Circa 1780 Netherlands
18th Century Polychrome Delft Pottery Garlic Neck Vase
1 in stock
Height 14 1/2 inches (37 cm)
Width 7 inches (17.75 cm)
Depth 7 inches (17.75 cm)
An 18th century Delft pottery garlic neck vase, with polychrome glazed decoration in the chinoiserie manner upon a white ground. With makers marks to the underside.
Delft Pottery is a general term used for Dutch made tin-glazed earthenwares. It is a form of faience. It predominantly deploys blue and white glazed and the city of Delft in the Netherlands was its major centre of production.
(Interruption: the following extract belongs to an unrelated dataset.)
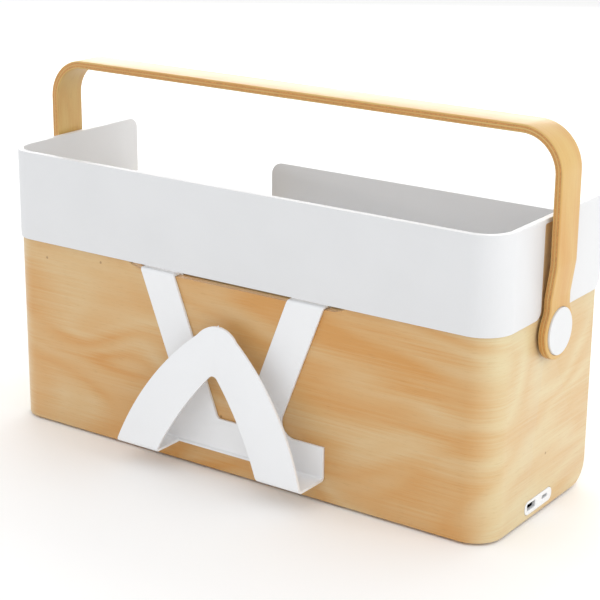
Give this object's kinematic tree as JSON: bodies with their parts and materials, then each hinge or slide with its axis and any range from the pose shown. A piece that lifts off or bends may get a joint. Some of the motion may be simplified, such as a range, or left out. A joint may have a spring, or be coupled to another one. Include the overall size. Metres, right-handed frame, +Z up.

Yet the term covers pottery wares with other colours, and made elsewhere.
Delftware is a form of of tin-glazed earthenware where a white glaze is applied and decorated with metal oxides, in particular cobalt oxide which gives the usual rich blue and can withstand high firing temperatures, thus allowing it to be applied under the glaze. It is also part of the worldwide family of blue and white pottery to use variations of the plant-based decoration first developed in fourteenth century Chinese porcelain.
Delftware includes objects of all descriptions including vases, plates, figurines and other ornamental forms and especially tiles. This art dates back to circa 1600. By the mid-seventeenth and eighteenth centuries Delftware became a major industry, exporting all over Europe.